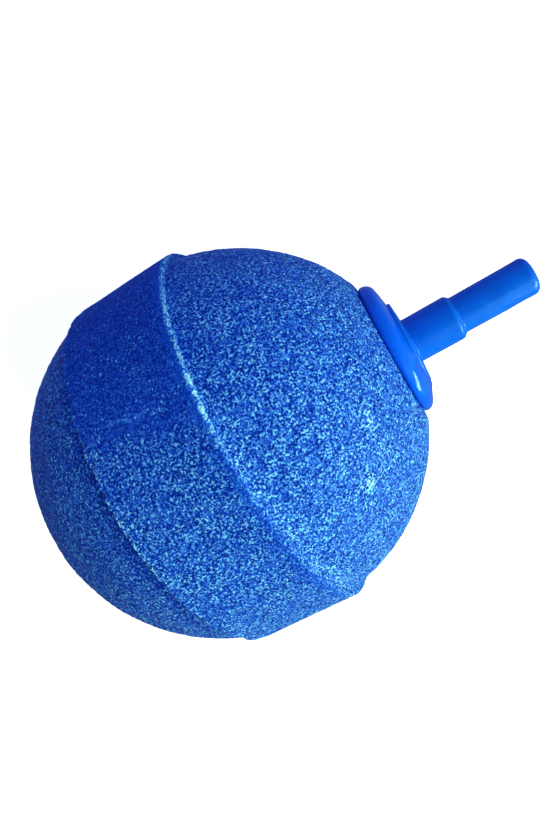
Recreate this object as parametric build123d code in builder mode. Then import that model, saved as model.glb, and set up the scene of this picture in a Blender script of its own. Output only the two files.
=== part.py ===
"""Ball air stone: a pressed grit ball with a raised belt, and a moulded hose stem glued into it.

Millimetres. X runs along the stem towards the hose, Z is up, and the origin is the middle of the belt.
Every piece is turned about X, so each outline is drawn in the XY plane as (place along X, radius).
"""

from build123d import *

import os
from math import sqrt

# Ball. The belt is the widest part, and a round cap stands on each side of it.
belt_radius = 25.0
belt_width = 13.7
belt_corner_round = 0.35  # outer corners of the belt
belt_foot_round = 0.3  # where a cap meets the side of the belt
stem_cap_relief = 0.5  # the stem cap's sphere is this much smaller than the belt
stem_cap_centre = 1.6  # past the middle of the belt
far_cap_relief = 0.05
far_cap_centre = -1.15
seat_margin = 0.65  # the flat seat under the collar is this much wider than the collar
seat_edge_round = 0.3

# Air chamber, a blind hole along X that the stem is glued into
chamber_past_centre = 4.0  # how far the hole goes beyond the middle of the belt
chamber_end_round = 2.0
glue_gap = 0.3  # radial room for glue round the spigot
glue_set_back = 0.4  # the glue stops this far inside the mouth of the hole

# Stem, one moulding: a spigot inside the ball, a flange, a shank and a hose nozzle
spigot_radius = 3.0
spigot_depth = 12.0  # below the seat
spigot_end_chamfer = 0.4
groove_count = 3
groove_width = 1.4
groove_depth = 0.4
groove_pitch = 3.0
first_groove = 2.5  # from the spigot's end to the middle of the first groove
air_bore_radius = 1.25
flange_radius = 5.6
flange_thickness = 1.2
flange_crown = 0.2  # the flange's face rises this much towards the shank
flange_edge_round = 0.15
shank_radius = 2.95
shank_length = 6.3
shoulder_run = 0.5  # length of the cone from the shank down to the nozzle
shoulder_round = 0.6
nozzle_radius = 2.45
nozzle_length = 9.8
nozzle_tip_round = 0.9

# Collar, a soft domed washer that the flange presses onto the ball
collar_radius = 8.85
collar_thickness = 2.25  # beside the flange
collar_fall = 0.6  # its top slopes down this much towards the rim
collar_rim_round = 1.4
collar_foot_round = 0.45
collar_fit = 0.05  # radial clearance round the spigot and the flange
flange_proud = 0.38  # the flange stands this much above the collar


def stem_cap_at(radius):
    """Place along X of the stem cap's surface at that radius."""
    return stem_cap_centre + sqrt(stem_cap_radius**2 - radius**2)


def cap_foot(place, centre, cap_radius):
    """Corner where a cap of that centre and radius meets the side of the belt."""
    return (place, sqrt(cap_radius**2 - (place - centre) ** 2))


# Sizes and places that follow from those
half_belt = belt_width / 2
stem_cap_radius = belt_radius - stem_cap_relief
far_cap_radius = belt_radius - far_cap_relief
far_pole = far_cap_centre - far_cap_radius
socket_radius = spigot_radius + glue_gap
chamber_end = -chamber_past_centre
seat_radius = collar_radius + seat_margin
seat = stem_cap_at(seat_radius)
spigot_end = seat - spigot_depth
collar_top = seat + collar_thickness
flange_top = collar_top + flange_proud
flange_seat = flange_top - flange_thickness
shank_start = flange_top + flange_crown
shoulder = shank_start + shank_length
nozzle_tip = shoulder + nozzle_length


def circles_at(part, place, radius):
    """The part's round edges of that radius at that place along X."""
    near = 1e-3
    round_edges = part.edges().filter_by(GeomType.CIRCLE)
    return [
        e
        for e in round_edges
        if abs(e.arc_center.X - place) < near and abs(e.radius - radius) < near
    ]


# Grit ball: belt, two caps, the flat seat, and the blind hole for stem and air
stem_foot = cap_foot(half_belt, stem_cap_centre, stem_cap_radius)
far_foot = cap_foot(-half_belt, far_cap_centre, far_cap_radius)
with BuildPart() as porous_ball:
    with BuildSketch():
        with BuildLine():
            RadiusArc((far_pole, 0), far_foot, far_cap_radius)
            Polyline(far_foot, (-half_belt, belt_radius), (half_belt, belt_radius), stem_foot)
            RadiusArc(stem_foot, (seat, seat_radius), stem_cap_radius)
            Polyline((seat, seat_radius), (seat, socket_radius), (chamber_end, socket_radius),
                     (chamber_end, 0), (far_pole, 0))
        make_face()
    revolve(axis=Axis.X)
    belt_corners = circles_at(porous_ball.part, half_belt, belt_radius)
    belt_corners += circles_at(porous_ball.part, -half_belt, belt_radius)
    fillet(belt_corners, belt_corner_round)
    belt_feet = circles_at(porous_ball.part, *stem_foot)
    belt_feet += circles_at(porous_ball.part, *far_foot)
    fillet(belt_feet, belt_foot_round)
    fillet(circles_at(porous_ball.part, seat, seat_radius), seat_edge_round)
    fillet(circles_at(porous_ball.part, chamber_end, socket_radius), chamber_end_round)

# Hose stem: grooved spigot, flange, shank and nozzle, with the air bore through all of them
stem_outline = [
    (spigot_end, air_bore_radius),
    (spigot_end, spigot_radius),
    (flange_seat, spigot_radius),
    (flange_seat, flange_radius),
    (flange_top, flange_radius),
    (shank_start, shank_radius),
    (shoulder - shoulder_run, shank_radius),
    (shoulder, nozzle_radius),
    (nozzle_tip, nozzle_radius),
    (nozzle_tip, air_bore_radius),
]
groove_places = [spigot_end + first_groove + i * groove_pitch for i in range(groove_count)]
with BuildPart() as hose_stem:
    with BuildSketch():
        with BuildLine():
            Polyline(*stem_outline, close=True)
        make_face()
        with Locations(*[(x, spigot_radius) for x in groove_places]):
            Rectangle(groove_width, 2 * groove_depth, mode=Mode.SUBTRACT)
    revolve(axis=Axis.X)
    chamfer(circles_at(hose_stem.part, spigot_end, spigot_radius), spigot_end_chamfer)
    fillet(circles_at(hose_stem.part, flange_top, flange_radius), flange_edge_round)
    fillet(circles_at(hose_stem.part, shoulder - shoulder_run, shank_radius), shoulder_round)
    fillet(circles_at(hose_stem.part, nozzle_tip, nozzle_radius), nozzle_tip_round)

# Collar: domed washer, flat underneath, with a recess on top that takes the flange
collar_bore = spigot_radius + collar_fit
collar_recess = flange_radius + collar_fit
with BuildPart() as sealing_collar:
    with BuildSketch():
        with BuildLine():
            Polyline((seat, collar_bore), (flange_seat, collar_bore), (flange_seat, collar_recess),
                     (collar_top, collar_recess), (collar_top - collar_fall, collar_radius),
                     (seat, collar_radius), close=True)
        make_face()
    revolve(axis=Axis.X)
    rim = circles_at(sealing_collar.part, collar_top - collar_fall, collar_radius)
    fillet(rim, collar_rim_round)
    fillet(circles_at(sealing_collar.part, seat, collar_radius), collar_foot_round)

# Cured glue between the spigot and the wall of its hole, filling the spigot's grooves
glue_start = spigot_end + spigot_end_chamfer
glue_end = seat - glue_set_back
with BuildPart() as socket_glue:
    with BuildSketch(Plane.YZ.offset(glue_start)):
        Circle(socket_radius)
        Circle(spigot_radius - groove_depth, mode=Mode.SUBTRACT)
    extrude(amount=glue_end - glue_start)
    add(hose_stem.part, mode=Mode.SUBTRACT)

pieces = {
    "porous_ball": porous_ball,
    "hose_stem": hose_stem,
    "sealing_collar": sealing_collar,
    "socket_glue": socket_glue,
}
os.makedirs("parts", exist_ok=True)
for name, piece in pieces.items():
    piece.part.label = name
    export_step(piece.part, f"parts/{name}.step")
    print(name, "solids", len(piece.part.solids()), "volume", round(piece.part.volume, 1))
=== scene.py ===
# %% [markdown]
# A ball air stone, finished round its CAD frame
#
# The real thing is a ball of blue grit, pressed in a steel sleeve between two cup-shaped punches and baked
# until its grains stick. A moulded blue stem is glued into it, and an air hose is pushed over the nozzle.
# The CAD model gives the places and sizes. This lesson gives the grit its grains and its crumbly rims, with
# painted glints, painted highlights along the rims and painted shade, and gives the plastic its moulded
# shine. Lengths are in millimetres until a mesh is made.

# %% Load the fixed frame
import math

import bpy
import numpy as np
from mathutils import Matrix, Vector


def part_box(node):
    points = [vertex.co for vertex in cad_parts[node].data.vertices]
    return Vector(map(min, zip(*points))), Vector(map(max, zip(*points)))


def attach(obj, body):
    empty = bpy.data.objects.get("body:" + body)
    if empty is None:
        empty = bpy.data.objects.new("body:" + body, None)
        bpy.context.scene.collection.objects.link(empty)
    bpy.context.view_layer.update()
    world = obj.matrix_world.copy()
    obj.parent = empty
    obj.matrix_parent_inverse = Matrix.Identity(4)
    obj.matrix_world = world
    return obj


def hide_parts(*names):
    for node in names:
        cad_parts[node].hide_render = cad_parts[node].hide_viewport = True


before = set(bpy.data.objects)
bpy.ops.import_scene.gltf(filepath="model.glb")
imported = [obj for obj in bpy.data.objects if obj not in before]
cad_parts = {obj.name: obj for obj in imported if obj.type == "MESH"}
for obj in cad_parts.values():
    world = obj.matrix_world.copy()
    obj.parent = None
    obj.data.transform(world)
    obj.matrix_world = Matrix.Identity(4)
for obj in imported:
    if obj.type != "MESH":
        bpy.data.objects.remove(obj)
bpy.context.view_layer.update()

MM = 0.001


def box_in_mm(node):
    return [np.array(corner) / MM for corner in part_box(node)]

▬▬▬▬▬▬

**TASK REQUIREMENTS:** Repeat word for word the lines from the line containing "glue_end = seat - glue_set_back" to the line containing "zip(*points))), Vector(map(max, zip(*points)))", both lines included; nothing else should appear.

**SOLVED PROBLEM:**
glue_end = seat - glue_set_back
with BuildPart() as socket_glue:
    with BuildSketch(Plane.YZ.offset(glue_start)):
        Circle(socket_radius)
        Circle(spigot_radius - groove_depth, mode=Mode.SUBTRACT)
    extrude(amount=glue_end - glue_start)
    add(hose_stem.part, mode=Mode.SUBTRACT)

pieces = {
    "porous_ball": porous_ball,
    "hose_stem": hose_stem,
    "sealing_collar": sealing_collar,
    "socket_glue": socket_glue,
}
os.makedirs("parts", exist_ok=True)
for name, piece in pieces.items():
    piece.part.label = name
    export_step(piece.part, f"parts/{name}.step")
    print(name, "solids", len(piece.part.solids()), "volume", round(piece.part.volume, 1))
=== scene.py ===
# %% [markdown]
# A ball air stone, finished round its CAD frame
#
# The real thing is a ball of blue grit, pressed in a steel sleeve between two cup-shaped punches and baked
# until its grains stick. A moulded blue stem is glued into it, and an air hose is pushed over the nozzle.
# The CAD model gives the places and sizes. This lesson gives the grit its grains and its crumbly rims, with
# painted glints, painted highlights along the rims and painted shade, and gives the plastic its moulded
# shine. Lengths are in millimetres until a mesh is made.

# %% Load the fixed frame
import math

import bpy
import numpy as np
from mathutils import Matrix, Vector


def part_box(node):
    points = [vertex.co for vertex in cad_parts[node].data.vertices]
    return Vector(map(min, zip(*points))), Vector(map(max, zip(*points)))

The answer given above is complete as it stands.